Some observers, such as Arens, believe the Hispanic farmers have a stronger case than the black farmers. Stephen Hill, one of the attorneys, points to the example of Lupe Garcia, a New Mexico farmer who is the lead plaintiff, as "crystal clear" evidence of the motive for the discrimination: When one farmer loses his land, he says, another acquires it.
Garcia, 58, has bachelor's and master's degrees in agronomy and has taught agronomy throughout Central America as a visiting professor for Oregon State University. Since the early 1980s, he has farmed near Las Cruces with his sons.
From 1981 through 1983, he received operating loans from USDA but only after securing them "with collateral worth substantially more than the loans."
After 1983, his applications were rejected eight times. Even when a dam broke in 1986 and water destroyed his crop, he was denied disaster relief. Another flood destroyed his crops two years later, and again he received no help from USDA.
"Our farming operation continued to be slowly starved of operating capital," he told a congressional subcommittee. "By about 1990, one of our white neighbors felt sufficiently emboldened to tell us that it was only a matter of time before he would own our land."
Garcia again sought loan restructuring from the USDA in 1994 and was turned down. He appealed and won a favorable decision from the National Appeals Division, but he still did not receive the assistance.
In 1999, even though his land was valued at $2.4 million, it was foreclosed on by his lenders and sold to Anglo farmers for $1 million.
"To add insult to injury," he said at the congressional hearings, "the FSA assisted the Anglo farmers in purchasing our farms. One of the purchasers was the same neighbor who had stated that he would own our farm."
Many of the more than 100 Hispanic farmers seeking class-action status for their lawsuit suffered a fate similar to Garcia's -- loss of their land.
Ray Garza grew up in South Texas but left the family farm years ago to build his own operation in Hockley County, west of Lubbock.
From an initial 300 acres of cotton in 1985, he and his wife, Vicky, slowly expanded and by 1998 were working more than 1,000 acres.
In 1990, amid the expansion, they needed a loan.
"Some people told us not to go to FSA, they wouldn't lend us any money," said Vicky Garza.
They applied anyway and were turned down. They sought help from Arens and got the loan approved.
But there was a catch. They didn't receive the money until late July or August, well past cotton-planting time. They were forced to farm on credit, at high interest rates, and slipped into a cycle of debt.
Arens said FSA rules allow the agency 60 days to process an application and require that the farmer receive the money within 10 days after that.

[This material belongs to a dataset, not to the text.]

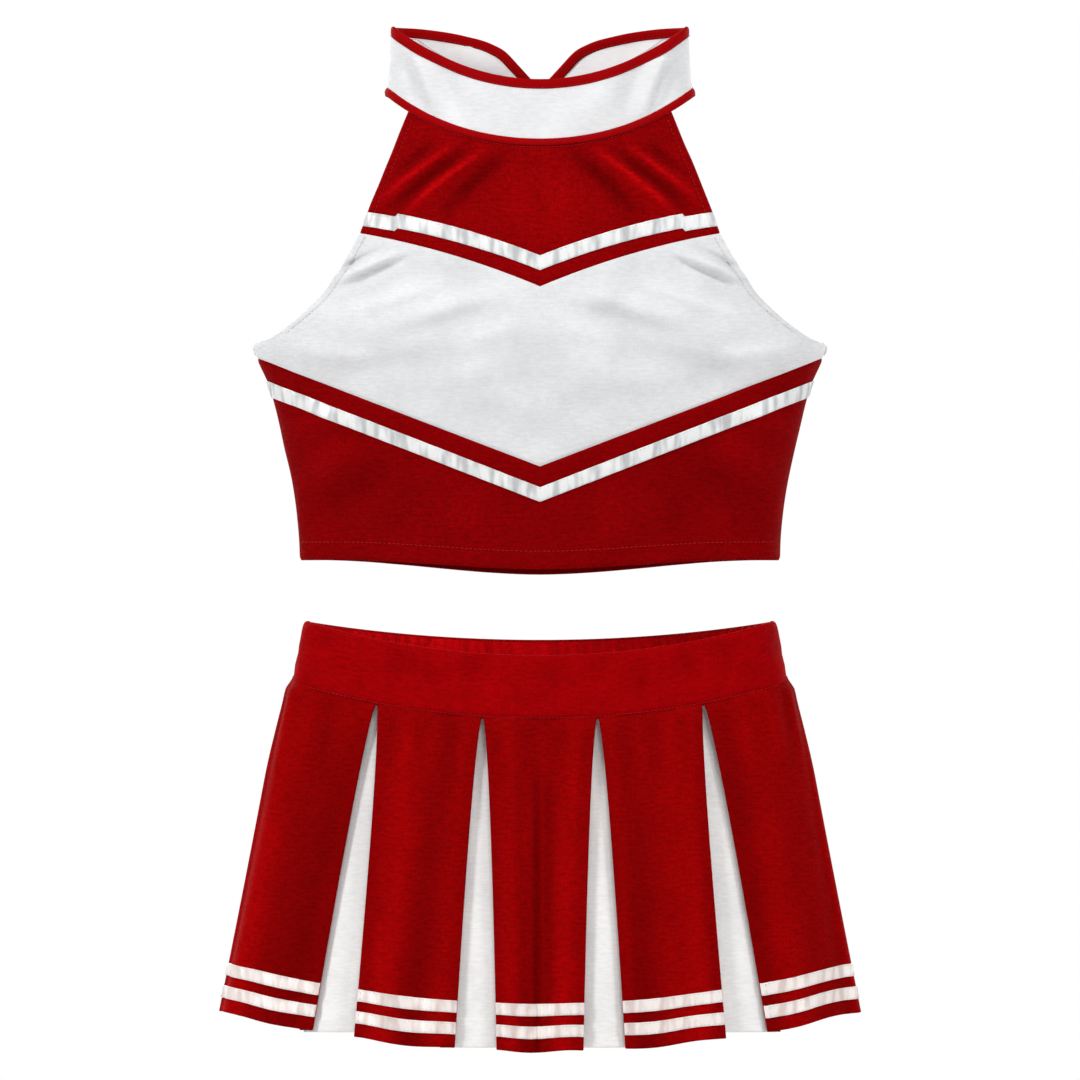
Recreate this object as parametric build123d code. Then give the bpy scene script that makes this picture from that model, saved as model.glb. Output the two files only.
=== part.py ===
from build123d import *

import os

# Two-piece cheer uniform: a halter crop top over a pleated skirt, held as on a slim body.
#
# Millimetres, +Z up. The front faces -Y and "left" means -X. The origin is the middle of the
# waist opening, level with the front of the waistband. Cloth pieces are thin closed shells cut
# from oval forms, one for the top, one for the waistband and one for the pleats.

# ---------------------------------------------------------------- cloth and trims
CLOTH = 1.2  # thickness of one layer
GAP = 0.1  # air between layers that lie on each other
RIBBON_THICK = 0.5
TOP_RIBBON = 10.0  # ribbon widths, measured up the garment
SKIRT_RIBBON = 8.5
BINDING = 7.0  # finished width of the collar's binding
BINDING_THICK = 0.9
REACH = 300.0  # cutting shapes run this far past the cloth, sideways
TALL = 900.0  # and this far up and down
TOP_REACH = 215.0  # seam and hem lines of the top are drawn out this far from the middle
YOKE_REACH = 145.0  # and those above the armpits this far
WAIST_REACH = 185.0
SKIRT_REACH = 245.0
SHAPE_MARGIN = 20.0  # cut shapes run this far above and below the piece that they cut
SEAM_ALLOWANCE = 8.0
SEAM_THICK = 1.8
SEAM_CLEAR = 0.3  # between a seam allowance and the layer outside it
LABEL_THICK = 0.5

# ---------------------------------------------------------------- forms: (height, half width, half depth)
TOP_FORM = [
    (50.0, 168.0, 47.0),
    (85.0, 169.0, 48.5),
    (120.0, 173.5, 50.5),
    (152.0, 180.5, 53.0),
    (186.0, 189.0, 56.0),
    (217.0, 200.0, 58.0),
    (266.0, 168.0, 52.0),
    (313.0, 144.0, 44.0),
    (361.0, 118.0, 34.0),
    (392.0, 107.5, 30.5),
    (442.0, 103.0, 29.0),
]
ARMPIT_LEVEL = 217.0
WAIST_FORM = [(-50.0, 175.5, 46.0), (26.0, 164.5, 42.0)]
SKIRT_FORM = [(-280.0, 232.5, 81.0), (-15.0, 176.5, 46.0)]

# ---------------------------------------------------------------- top
TOP_HEM_SIDE, TOP_HEM_FRONT, TOP_HEM_BACK = 66.5, 59.5, 56.5
TOP_HEM_TURN = 14.0
ARMPIT = (197.4, 218.4)  # half width and height of the armpit corner
ARMHOLE_MIDDLE = (158.2, 245.7)
ARMHOLE_END = (126.7, 293.4)  # where the armhole's curve becomes a straight edge
NECK_CORNER = (91.0, 382.2)
ARMHOLE_TURN = 7.0
BACK_TOP_MIDDLE = 206.0
BACK_BAND = 7.0
TOP_SEAM_END = 16.0  # from the armpit down to the side seam's end
TOP_LABEL, TOP_LABEL_PLACE = (24.0, 36.0), (-152.0, 1.6, 108.0)
# A V seam rises from its middle by slope * x - droop * x * x.
UPPER_VEE = (257.6, 0.42, 0.00098)
LOWER_VEE = (131.9, 0.382, 0.0)
UPPER_RIBBON_VEE = (269.2, 0.40, 0.00105)
LOWER_RIBBON_VEE = (107.2, 0.39, 0.0)

# ---------------------------------------------------------------- collar
COLLAR_TIP = 103.0  # half width of the collar's top edge
COLLAR_TOP_SIDE, COLLAR_TOP_FRONT = 439.4, 402.8
COLLAR_FOOT_SIDE, COLLAR_FOOT_FRONT = 396.3, 361.2
COLLAR_FOOT_HALF = 107.0
COLLAR_REACH = 125.0  # its curves are drawn this far out, past its sides
COLLAR_PIPING = 5.0
COLLAR_BACK_SHOULDER = (50.0, 433.5)  # where the back half's top edge turns down
COLLAR_BACK_NECK = (15.0, 413.0)
COLLAR_BACK_TOP, COLLAR_BACK_FOOT = 399.0, 379.0  # the back half's end, at the closure
COLLAR_FOOT_BACK_SIDE = 391.0
CLOSURE_GAP = 1.5  # half the gap between the two back ends
HINGE_GAP = 1.5  # from the plane of the collar's sides to each half
CLOSURE_TAPE = (10.0, 9.0)  # hook or loop tape, long and high
CLOSURE_TAB = (40.0, 12.0)
TAPE_THICK = 0.8
TAPE_FROM_END, TAB_PAST_TAPE, TAB_FOOT_CLEAR = 2.0, 2.0, 4.0
PIPING_THICK = 1.4

# ---------------------------------------------------------------- skirt
WAIST_HALF, WAIST_SIDE, WAIST_FRONT, WAIST_BACK = 165.0, 23.1, 0.0, 10.5
SEAM_HALF, SEAM_SIDE, SEAM_FRONT, SEAM_BACK = 177.0, -17.5, -44.0, -38.0
HEM_HALF, HEM_SIDE, HEM_FRONT = 224.0, -248.5, -276.5
ELASTIC_THICK, ELASTIC_MARGIN = 1.4, 4.0
PLEAT_DROP = 1.5  # slot under the waistband in which a pleat's top turns
PLEAT_TOP_EDGES = [-177.0, -114.5, -40.3, 40.3, 114.5, 177.0]  # a pair of pleats meets at each
PLEAT_HEM_EDGES = [(-240.0, -158.9), (-130.2, -59.5), (-30.5, 30.5), (59.5, 130.2), (158.9, 240.0)]
PLEAT_TOP_LEVEL = -36.0  # the height at which the top edges are given
PLEAT_TOP_SLOT = 0.6  # half the slot between two pleats at the waist seam
SIDE_OPENING = 14.0  # half the opening between front and back pleats at the side, at the hem
INSERT_INSET = 2.3  # from the pleats' outer face to the inserts' outer face
INSERT_THICK = 0.9
INSERT_UNDERLAP = 17.0  # how far an insert runs behind each pleat, at the hem
INSERT_TOP_HALF = 6.0
SIDE_UNDERLAP = 30.0
SIDE_APEX = 0.4  # half the side opening above the waist seam
OUTER_PLEAT_SPARE = 20.0  # the outermost pleats are cut this much wider, round to the side opening
INSERT_HEM_LIFT = 1.0
SKIRT_LABEL, SKIRT_LABEL_PLACE = (20.0, 36.0), (-147.0, 1.6, -22.0)
RIBBON_HEIGHTS = (9.5, 25.5)  # each ribbon's lower edge above the hem


def oval_form(stations, grow=0.0):
    """The solid inside an oval form, grown sideways."""
    return loft([Plane.XY.offset(z) * Ellipse(a + grow, b + grow) for z, a, b in stations], ruled=True)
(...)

"I have almost never seen a Hispanic farmer's application processed and closed within that time," he said. "Anglo farmers can usually depend on getting their loan proceeds within the prescribed time."
In addition to having to make numerous changes to their application, Arens said, Ray Garza was required to write essays on his farming operations.
"They were grading his essays," he said.
The Garzas, now in their late 30s, stopped farming in 1998, filed for bankruptcy and moved to Saginaw, north of Fort Worth. He drives a truck, and she works for a fence company.
The most common complaint among Hispanics is the FSA system of having loan applicants screened by county committees, three to five farmers who are elected by their peers.
Critics say they are almost always influential Anglos. A recent report by the Rural Coalition noted that of 695 county committee members in Texas, only 13 are Hispanic.
"They take care of their brothers and their friends and themselves first," Vicky Garza said. "By the time they get to us, they say the money's gone."
There are procedures for filing discrimination complaints but, Arens said, another FSA policy is an effective deterrent to such action.
"If they file a complaint, the processing of their loan applications is stopped," he said. "FSA won't deal with them as long as a complaint is pending."
USDA officials acknowledged that the "county committee" issue is one of several that have been raised before.
"There is an ongoing effort to eradicate any program that is discriminatory," a spokesman said.